Ensure students notice in the task statement that every shape that looks like a square is a square.

### Student Facing

Match each figure with one or more expressions for its area. Every shape that looks like a square is a square.

• $$2 \boldcdot 3^2$$
• $$6n^2$$
• $$n^2+1^2$$
• $$3^2$$
• $$(n+1)(n+1)$$
• $$(2n)(3n)$$
• $$(n+1)^2$$
• $$3(3+3)$$
• $$n^2$$
• $$(n+n)(n+n+n)$$
• $$3^2+3^2$$

### Activity Synthesis

Display the correct matches and resolve any questions students have. Focus on rationales for why equivalent expressions are equivalent. Possible questions for discussion:

• “In general, when does it make sense to add and when does it make sense to multiply?” (You add when you are combining like measures and expressing the amount in the whole thing, like two lengths to get a total length, or two areas to get a total area. You multiply when you want to use the length and width to express the area.)
• “How can the length and width of rectangle F be represented in different ways?” (We can write the length and width as $$n+n+n$$ and $$n+n$$, or we can combine them to get $$3n$$ and $$2n$$.)
• “How can the area of rectangle F be represented in different ways?” (It can be 6 separate $$n$$ by $$n$$ squares or $$6n^2$$, or it can be the entire length multiplied by the entire width which is $$(3n)\boldcdot(2n)$$.)
• "Can you use these rectangles to explain why $$(n+1)^2$$ isn’t equivalent to $$n^2+1^2$$?" (One is a square with side lengths $$n+1$$ and the other is two squares, one with side length $$n$$ and one with side length 1. From the picture, we can tell the areas are not the same.)

## 3.3: Areas of Rectangles (20 minutes)

### Activity

One purpose of this activity is to practice seeing the total length of a segment as the sum of its pieces, and using the whole side length of a rectangle to express its area. Another is to generate examples of equivalent expressions, and understand why they are equivalent based on an understanding of area and the distributive property.

Monitor for students who write different but equivalent expressions to represent the area of a rectangle. For example, $$2(t+5+t)$$, $$2t+10+2t$$, and $$4t+10$$ for figure B.

### Student Facing

Complete the table with the length, width, and area of each rectangle.

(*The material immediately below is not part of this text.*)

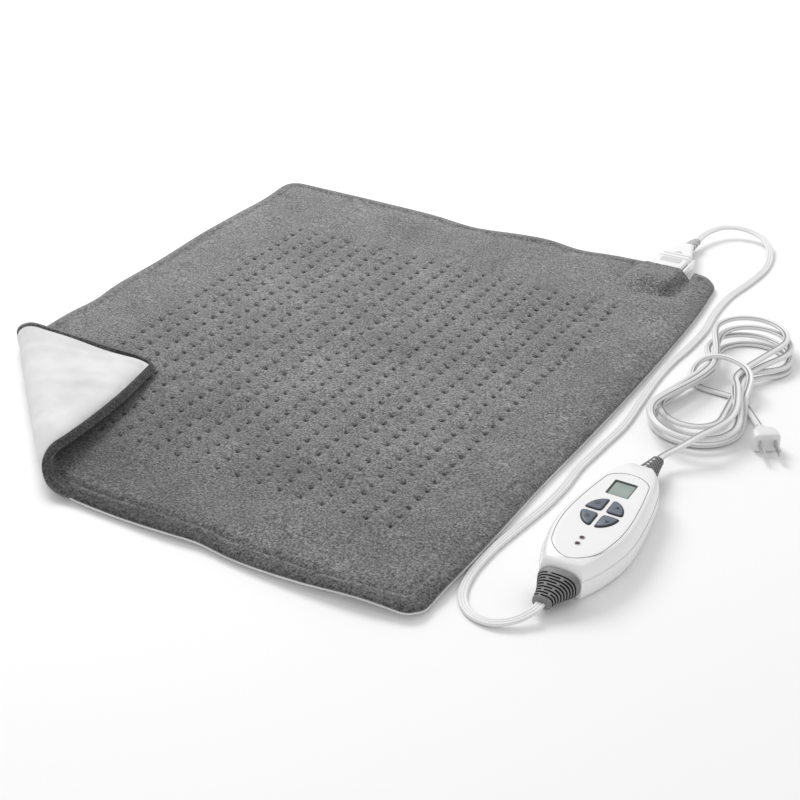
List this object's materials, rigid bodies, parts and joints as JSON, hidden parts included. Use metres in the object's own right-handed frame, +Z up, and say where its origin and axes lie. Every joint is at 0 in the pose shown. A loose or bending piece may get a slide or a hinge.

rectangle length (units) width (units) area (square units)
A $$a+4$$
B 2
C
D
E

### Student Response

Invite previously-selected students to share different but equivalent expressions for length and area. (Reassure students that it doesn’t matter which side is considered the length or the width.) If any students express confusion over a response, encourage the student who came up with the response to explain. For example, a student might wonder why $$a+a+a$$ can be expressed as $$3a$$.
Display the table from the task statement for all to see, and write any equivalent expressions that are mentioned next to each other. For example, for the area of figure A, you might write $$5(a+4)$$, $$(4+a) \boldcdot 5$$, and $$5a+20$$. Show in the figure how you can see $$5(a+4)$$ (the product of one side and the other whole side) and $$5a+20$$ (the area of each smaller rectangle, added up). Emphasize that all of these expressions correctly represent the area of the whole figure, and highlight use of the distributive property where it occurs.